-- BEGIN --

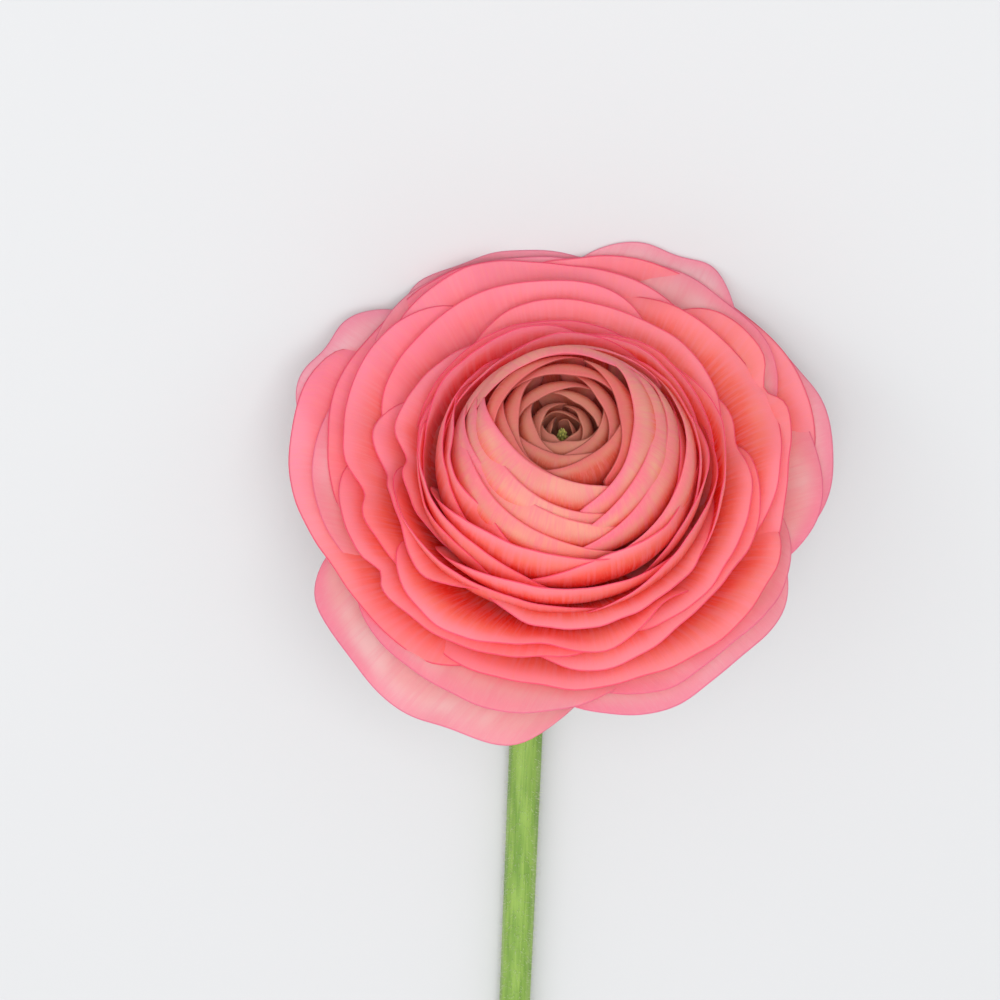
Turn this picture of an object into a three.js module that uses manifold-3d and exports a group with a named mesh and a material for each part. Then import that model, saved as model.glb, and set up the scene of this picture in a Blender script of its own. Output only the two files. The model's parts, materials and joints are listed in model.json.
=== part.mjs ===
// A cut ranunculus bloom on its own short stem, lying on its back on a flat surface.
//
// The frame is millimetres with +Z up. The stem lies along -Y and the bloom's axis leans
// from +Z towards +Y. Petals are placed from the eye outwards in six whorls, each petal by
// the same rule: a curve from its root on the receptacle to the middle of its rim, turned
// about the bloom's axis as far as the petal is wide.

import * as THREE from "three";
import Module from "manifold-3d";

const wasm = await Module();
wasm.setup();

// Driving dimensions
const BLOOM_TILT = 45;
const BLOOM_HEIGHT = 20.3;
const PETAL_THICKNESS = 0.6;
const CLEARANCE = 0.3;

// How the lowest petals bend before they lie flat on the surface, and how far the petals that
// lie one on the other there are apart
const PRESS_SOFTNESS = 0.6;
const LOWEST_AZIMUTH = 90;
const STACKED_WITHIN = 75;
const STACK_STEP = 0.3;

// The stem, from its neck under the bloom to its cut end
const STEM_SIDES = 12;
const NECK_RADIUS = 3.1;
const STEM_RADIUS = 2.9;
const STEM_END_RADIUS = 2.7;
const NECK_TOP = -5.0;
const LYING_START = { x: -5.3, y: -38.0 };
const CUT_END = { x: -8.6, y: -128.0 };
const NECK_HANDLE = 13.0;
const LYING_HANDLE = 17.0;
const NECK_STEPS = 10;
const LYING_STEPS = 3;

// The sepals, which bend back from the petals
const SEPAL_COUNT = 5;
const SEPAL_AZIMUTH = 20.0;
const SEPAL_ROOT = { radius: 3.4, height: -2.6 };
const SEPAL_LENGTH = 14.0;
const SEPAL_HALF_WIDTH = 5.4;
const SEPAL_SAG = 6.0;
const SEPAL_CUP = 0.8;
const SEPAL_THICKNESS = 0.9;
const SEPAL_GRID = { cols: 4, rows: 3, start: 0, towardsRim: 1 };

// The receptacle's outline as radius and height on the bloom's axis
const RECEPTACLE = [
  [0, -7.0], [3.0, -7.0], [3.5, -4.5], [4.2, -2.4], [4.3, -0.4], [4.0, 1.4],
  [3.4, 4.4], [2.7, 7.0], [2.0, 9.6], [1.2, 11.8], [0, 12.0],
];
const RECEPTACLE_SIDES = 12;

// The eye, a cluster of closed carpels on top of the receptacle
const EYE_BASE = 12.4;
const EYE_TOP = 22.6;
const EYE_RADIUS = 1.75;
const EYE_LEAN = [-0.6, 2.2];
const EYE_RINGS = 6;
const EYE_SIDES = 15;
const EYE_CARPELS = 5;
const EYE_FURROW = 0.14;
const EYE_TWIST = 0.8;

// Azimuth from one petal to the next
const GOLDEN_ANGLE = 137.508;
const THREE_RANKS = 120.0;

// The height at which a petal has its whorl's full sideways lean
const LEAN_HEIGHT = 24.0;

// A petal is narrow at its root and has its full width from this share of its length on
const ROOT_WIDTH_SHARE = 0.3;
const FULL_WIDTH_FROM = 0.62;

// Shape of a petal's rim
const RIM_ROUNDNESS = 0.8;
const RIM_ASYMMETRY = 0.25;
const RIM_LENGTH_SPREAD = 0.03;
const NOTCH_DEPTH = 0.1;
const NOTCH_WIDTH = 0.09;
const NOTCHED_ABOVE = 0.6;
const NOTCHED_UNTIL = 0.9;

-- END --

▶ **WORK INSTRUCTIONS**:
Copy all lines of the material above where the string "each" occurs.

▶ **RESPONSE TO THE EXERCISE**:
Turn this picture of an object into a three.js module that uses manifold-3d and exports a group with a named mesh and a material for each part. Then import that model, saved as model.glb, and set up the scene of this picture in a Blender script of its own. Output only the two files. The model's parts, materials and joints are listed in model.json.
// from +Z towards +Y. Petals are placed from the eye outwards in six whorls, each petal by